This is the second of four profiles of planners who are committed to eco-friendly events.
Julie Lindsey, director of corporate events at the Gap, started looking for ways to green her meetings and events after realizing it was a topic often discussed but rarely tackled. “I participate in a benchmark group of corporate planners,” she says. “We had identified green meetings as a hot topic and no one had a program around it, so I started pulling articles from every magazine and put them into a binder to show people in our company how we can make events greener.”
Getting fellow planners and even higher-ups at the clothing giant on board wasn’t difficult—but vendors have been another story. “Sometimes we have to push harder because hotels aren’t into it,” Lindsey says. Boutique properties, with their smaller vendor networks and ability to be more flexible in their sourcing, tend to be more receptive than some of the bigger players. “We have to ask them for clearly marked recycling containers, for glasses instead of disposable cups, and for nontoxic housecleaning materials,” she says.
Creating green menus has required Lindsey to bone up on her food expertise. “You have to develop a knowledge of what’s seasonal in different areas,” she says. “I was in Dallas in January, and they said they were going to put asparagus on the menu.” Realizing this meant that the ingredient would have to be shipped in from Central or South America, Lindsey asked the venue to substitute local root vegetables instead. Whenever seafood’s on a menu, Lindsey checks it against the Monterey Bay Aquarium’s Seafood Watch Program to see if it is sustainably produced.

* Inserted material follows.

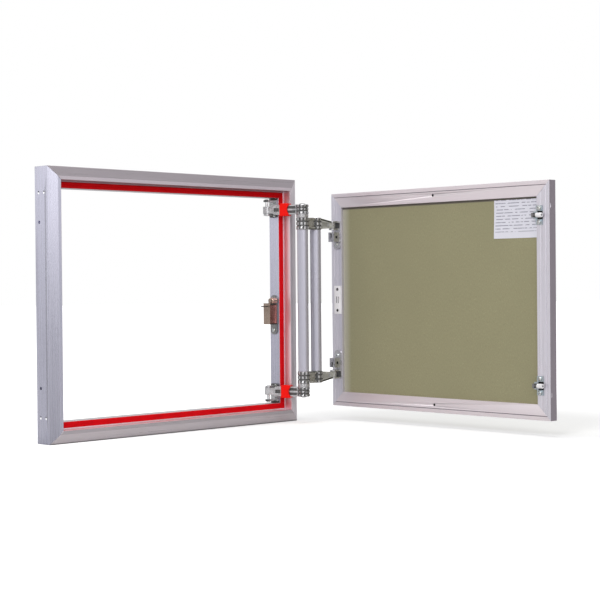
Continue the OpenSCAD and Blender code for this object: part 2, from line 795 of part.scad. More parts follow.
module keeper_plates() {
  color([0.7, 0.71, 0.73]) for (side = [-1, 1]) translate([-jamb_x, keeper_y, side * catch_rise]) difference() {
    union() {
      translate([0, -keeper_w / 2, -keeper_h / 2 + 3]) cube([keeper_t, keeper_w, keeper_h - 6]);
      translate([0, -keeper_w / 2 + 3, -keeper_h / 2]) cube([keeper_t, keeper_w - 6, keeper_h]);
      for (y = [-1, 1], z = [-1, 1])
        translate([0, y * (keeper_w / 2 - 3), z * (keeper_h / 2 - 3)]) rotate([0, 90, 0]) cylinder(r = 3, h = keeper_t);
    }
    for (z = [-keeper_screw, keeper_screw])
      translate([-1, 0, z]) rotate([0, 90, 0]) cylinder(r = shank_r + seat_gap, h = keeper_t + 2);
  }
}

module keeper_screws() {
  color([0.6, 0.62, 0.65]) for (side = [-1, 1], z = [-keeper_screw, keeper_screw])
    translate([-jamb_x + keeper_t, keeper_y, side * catch_rise + z])
      rotate([0, 90, 0]) screw(keeper_t);
}

// Push latch on the hinge jamb
strip_y = latch_front_y + latch_depth / 2;
strip_screw_low = strip_bottom + strip_w / 2;

module latch_strip() {
  color([0.68, 0.68, 0.7]) difference() {
    union() {
      translate([jamb_x - strip_t, strip_y - strip_w / 2, strip_bottom + strip_w / 2])
        cube([strip_t, strip_w, strip_top - strip_bottom - strip_w]);
      for (z = [strip_bottom + strip_w / 2, strip_top - strip_w / 2])
        translate([jamb_x - strip_t, strip_y, z]) rotate([0, 90, 0]) cylinder(d = strip_w, h = strip_t);
    }
    translate([jamb_x - strip_t - 1, strip_y, strip_screw_low]) rotate([0, 90, 0])
      cylinder(r = shank_r + seat_gap, h = strip_t + 2);
  }
}

// Folded sheet housing, open at the top and bottom, its outer wall higher than its front
latch_rise = 1.8;
latch_notch = 1.5;

module latch_housing() {
  x_out = jamb_x - strip_t - latch_w;
  color([0.56, 0.5, 0.46]) difference() {
    union() {
      translate([x_out, latch_front_y, latch_top - latch_h]) cube([latch_w, latch_depth, latch_h]);
      translate([x_out, latch_front_y, latch_top - eps]) cube([latch_wall, latch_depth, latch_rise + eps]);
    }
    translate([x_out + latch_wall, latch_front_y - 1, latch_top - latch_notch])
      cube([latch_w - 2 * latch_wall, latch_wall + 2, latch_notch + 1]);
    translate([x_out + latch_wall, latch_front_y + latch_wall, latch_top - latch_h - 1])
      cube([latch_w - 2 * latch_wall, latch_depth - 2 * latch_wall, latch_h + 2]);
    translate([x_out - 1, strip_y, release_z]) rotate([0, 90, 0]) cylinder(r = release_r + run_gap, h = latch_wall + 2);
  }
}

module latch_screws() {
  color([0.6, 0.61, 0.63])
    translate([jamb_x - strip_t, strip_y, strip_screw_low]) rotate([0, -90, 0]) screw(strip_t);
}

// Sliding carriage: a block in the housing and one cheek that carries the roller axle
carriage_t = 4;
carriage_y = latch_front_y + latch_wall + face_gap;
inner_w = latch_w - 2 * latch_wall;
latch_cheek_t = 1.8;
latch_axle_r = 2;
roller_x = jamb_x - strip_t - 0.3;

module latch_carriage() {
  inner_x = jamb_x - strip_t - latch_w + latch_wall;
  cheek_x = roller_x - latch_roller_len - face_gap - latch_cheek_t;
  color([0.5, 0.45, 0.42]) difference() {
    union() {
      translate([inner_x + face_gap, carriage_y, latch_top - latch_h + 3])
        cube([inner_w - 2 * face_gap, carriage_t, latch_h - 3]);
      translate([cheek_x, carriage_y, latch_top - 4]) cube([latch_cheek_t, carriage_t, 4 + 3]);
      translate([cheek_x, roller_y, roller_z]) rotate([0, 90, 0]) {
        cylinder(r = 3.6, h = latch_cheek_t);
        cylinder(r = latch_axle_r, h = latch_cheek_t + face_gap + latch_roller_len);
      }
    }
    translate([inner_x - 1, carriage_y - 1, release_z - release_r - face_gap])
      cube([7.8, carriage_t + 2, 2 * (release_r + face_gap)]);
  }
}

module latch_roller() {
  color([0.72, 0.62, 0.57]) translate([roller_x - latch_roller_len, roller_y, roller_z]) rotate([0, 90, 0])
    difference() {
      rotate_extrude() polygon(concat(
        [[0, 0]],
        [for (a = [0:15:90]) [roller_r - 2 + 2 * sin(a), 2 - 2 * cos(a)]],
        [for (a = [0:15:90]) [roller_r - 2 + 2 * cos(a), latch_roller_len - 2 + 2 * sin(a)]],
        [[0, latch_roller_len]]
      ));
      translate([0, 0, -1]) cylinder(r = latch_axle_r + run_gap, h = latch_roller_len + 2);
    }
}

// Two coil springs behind the carriage
spring_r = 2.6;
spring_wire = 0.8;
spring_turns = 5;
spring_len = latch_depth - 2 * latch_wall - face_gap - carriage_t;

function coil(turns, r, len, steps) =
  [for (i = [0:turns * steps]) [r * cos(360 * i / steps), r * sin(360 * i / steps), len * i / (turns * steps)]];

module coil_spring() {
  path = coil(spring_turns, spring_r, spring_len - spring_wire, 12);
  sides = 6;
  rings = [for (i = [0:len(path) - 1], k = [0:sides - 1])
    let (a = 360 * i / 12, c = 360 * k / sides)
      path[i] + [spring_wire / 2 * cos(c) * cos(a), spring_wire / 2 * cos(c) * sin(a), spring_wire / 2 * sin(c)]];
  walls = [for (i = [0:len(path) - 2], k = [0:sides - 1])
    [i * sides + k, i * sides + (k + 1) % sides, (i + 1) * sides + (k + 1) % sides, (i + 1) * sides + k]];
  last = (len(path) - 1) * sides;
  caps = [[for (k = [sides - 1:-1:0]) k], [for (k = [0:sides - 1]) last + k]];
  translate([0, 0, spring_wire / 2]) polyhedron(points = rings, faces = concat(walls, caps));
}

module latch_springs() {
  color([0.75, 0.75, 0.77]) for (z = [-9, -23])
    translate([latch_mid_x, carriage_y + carriage_t, latch_top + z - 1]) rotate([-90, 0, 0]) coil_spring();
}

release_r = 0.9;
release_z = latch_top - 3.5;
release_len = 17;

module release_pin() {
  x_out = jamb_x - strip_t - latch_w;
  color([0.6, 0.58, 0.56]) translate([x_out - release_len + latch_wall + 3, strip_y, release_z])
    rotate([0, 90, 0]) cylinder(r = release_r, h = release_len);
}

frame_rail_top();
frame_rail_bottom();
frame_stile_free();
frame_stile_hinge();
frame_cleats();
gasket_top();
gasket_bottom();
gasket_free();
gasket_hinge();
jamb_bracket_upper();
jamb_bracket_lower();
jamb_bracket_screws();
jamb_pins();
swing_arm_upper();
swing_arm_lower();
arm_cuff_upper();
arm_cuff_lower();
elbow_tube();
elbow_plugs();
elbow_pins();
elbow_washers();
link_arm_upper();
link_arm_lower();
link_tube();
door_rail_top();
door_rail_bottom();
door_stile_free();
door_stile_hinge();
door_cleats();
tile_board();
leaflet();
door_bracket_upper();
door_bracket_lower();
door_bracket_screws();
door_pins();
adjusting_screws();
strike_plate();
strike_screws();
catch_bracket_upper();
catch_bracket_lower();
catch_liners();
catch_screws();
catch_roller_upper();
catch_roller_lower();
keeper_plates();
keeper_screws();
latch_strip();
latch_housing();
latch_screws();
latch_carriage();
latch_roller();
latch_springs();
release_pin();
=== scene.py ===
"""Flush tile access panel, door open: the finish of every surface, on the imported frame."""

import json
from math import atan2, cos, pi, radians, sin

import bmesh
import bpy
from mathutils import Matrix, Vector


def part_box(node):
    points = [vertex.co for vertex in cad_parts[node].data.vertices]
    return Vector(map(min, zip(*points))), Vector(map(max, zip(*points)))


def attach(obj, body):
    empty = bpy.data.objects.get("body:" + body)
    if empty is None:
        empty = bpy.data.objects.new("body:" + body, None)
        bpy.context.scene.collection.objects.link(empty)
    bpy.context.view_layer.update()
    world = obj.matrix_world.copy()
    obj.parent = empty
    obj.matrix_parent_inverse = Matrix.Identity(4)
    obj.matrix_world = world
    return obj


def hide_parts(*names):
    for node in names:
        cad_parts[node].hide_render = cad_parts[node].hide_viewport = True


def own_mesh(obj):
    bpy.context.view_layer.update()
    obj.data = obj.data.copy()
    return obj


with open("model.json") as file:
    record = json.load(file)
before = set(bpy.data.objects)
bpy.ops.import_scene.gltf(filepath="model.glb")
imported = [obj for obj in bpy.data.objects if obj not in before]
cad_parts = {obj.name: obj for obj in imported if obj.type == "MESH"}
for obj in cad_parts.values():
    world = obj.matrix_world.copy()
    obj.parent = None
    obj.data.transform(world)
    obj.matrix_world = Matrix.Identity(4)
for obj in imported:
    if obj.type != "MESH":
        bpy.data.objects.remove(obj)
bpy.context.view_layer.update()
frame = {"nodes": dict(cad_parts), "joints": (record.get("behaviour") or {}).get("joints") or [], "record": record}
nodes = frame["nodes"]
MM = 0.001


# Sizes in millimetres, measured from each bar's outer edge and from the front of the frame's stop or door

# The frame's bars and gaskets
FRAME_W = 500
FRAME_H = 400
FRAME_DEPTH = 30
BEVEL_W = 14
LIP_PROUD = 7
LIP_W = 19.5
RIM_W = 1.5
STOP_Y = 8.5
JAMB_W = 31
FRAME_EASE = 0.35
MITRE_GAP = 0.06
CRIMP_INSET = 38
CRIMPS_Y = (STOP_Y - 0.5, FRAME_DEPTH - 9)
FRAME_CRIMP = (1.3, 1.9, 2.6)
FIXING_Z = 119.5
FIXING_Y = 20
FIXING_R = 2.5
FIXING_DEPTH = 9
GASKET_IN = LIP_W + 2.2
GASKET_W = 8.8
GASKET_T = 2.2
# The gasket's cuts, as shares of its width, and how far back its edges lie at three of these shares
GASKET_CUTS = (0.12, 0.45, 0.5, 0.55, 0.82)
GASKET_PRESSED = ((0, 0.9), (0.5, 0.45), (1, 2.05))

# The door's bars, with their seam, the band on the uprights and the hole in the rails
DOOR_W = 451
DOOR_H = 355
DOOR_T = 15
DOOR_BAR_W = 23.5
FLANGE_T = 4.7
EDGE_T = 2
DOOR_EASE = 0.2
DOOR_CRIMP = (0.9, 1.5, 3.8)
SEAM_X = 6.6
SEAM_HALF_W = 0.6
SEAM_DEPTH = 0.9
BAND_FROM = 12.5
BAND_TO = 17
BAND_SLOPE = 0.5
BAND_DEPTH = 0.4
HOLE_X = 12.5
HOLE_R = 2.1
HOLE_DEPTH = 6
DOOR_TURN = radians(-91.2)
DOOR_PIVOT_IN = 15
DOOR_PIVOT_BACK = 14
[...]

Leftover food is picked up and distributed to local needy people by Special E, a nationwide food-rescue service. For events that take place at Gap’s headquarters in San Francisco, Lindsey’s been working with the company’s in-house caterer to come up with menus that use local and organic ingredients.
Paper use is another area where Lindsey and her team are cutting back, by using an online registration service and slashing paper mailings. “We used to send letters, hotel brochures, printouts about the conference—now we email links to the hotel and online conference information.” When hard copies are necessary, the company uses 100 percent postconsumer recycled paper printed with soy ink.
Even giveaways are getting a second look. She pushes her staff to consider how a potential gift is made. “We just did an event where we gave a notepad and a pen that were both made of recycled materials,” Lindsey says.
Challenging vendors to come up with green options has other rewards: Lindsey says their response shows how flexible they are likely to be on other issues, too.